Managing the learning curve
It's easy to get frustrated the first time a ceramic insert goes "pop" and leaves a chunk of itself embedded in your workpiece. Most of the time, the failure happens because the operator treated it like carbide. You have to be aggressive. You can't "baby" these tools.
I remember the first time I saw someone run a SiAlON insert on a large cast iron part. The spindle was screaming, and the sparks were flying. I was sure the tool was toast. But when the cycle finished, the insert looked brand new, and the part was perfectly within tolerance. It's a different mindset. You have to trust the tool's ability to handle the heat.
Another tip: watch your lead angle. Using a 45-degree lead angle instead of a 90-degree one can drastically increase the life of your ceramic turning inserts. It thins out the chip and spreads the load over a larger portion of the cutting edge, which prevents that dreaded "notching" at the depth-of-cut line.
Are they worth the cost?
Let's be real—these things aren't cheap.

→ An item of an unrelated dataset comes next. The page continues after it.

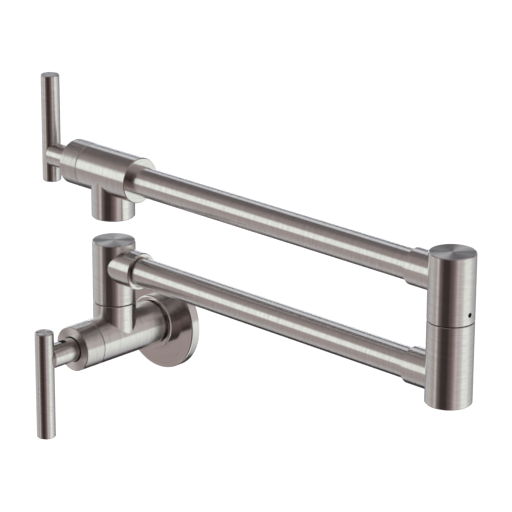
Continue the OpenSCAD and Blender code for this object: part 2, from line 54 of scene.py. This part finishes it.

You're going to pay significantly more for a box of whisker-reinforced ceramics than you would for standard coated carbide. But you have to look at the "cost per part," not the "cost per insert."
If a ceramic insert allows you to run a job at five times the speed of carbide, the labor savings alone will pay for the tool in the first hour. Plus, on hardened materials (anything over 45-50 HRC), carbide just won't cut it—literally. You'll spend more time changing burnt-out carbide tools than actually making parts. In those scenarios, ceramic isn't just an upgrade; it's a necessity.
At the end of the day, ceramic turning inserts are about throughput. They're for the jobs where time is your biggest bottleneck. They require a bit of a "mad scientist" approach to dialing in the speeds and feeds, but once you find that sweet spot, there's no going back. It's one of the most rewarding ways to push your machine to its absolute limit.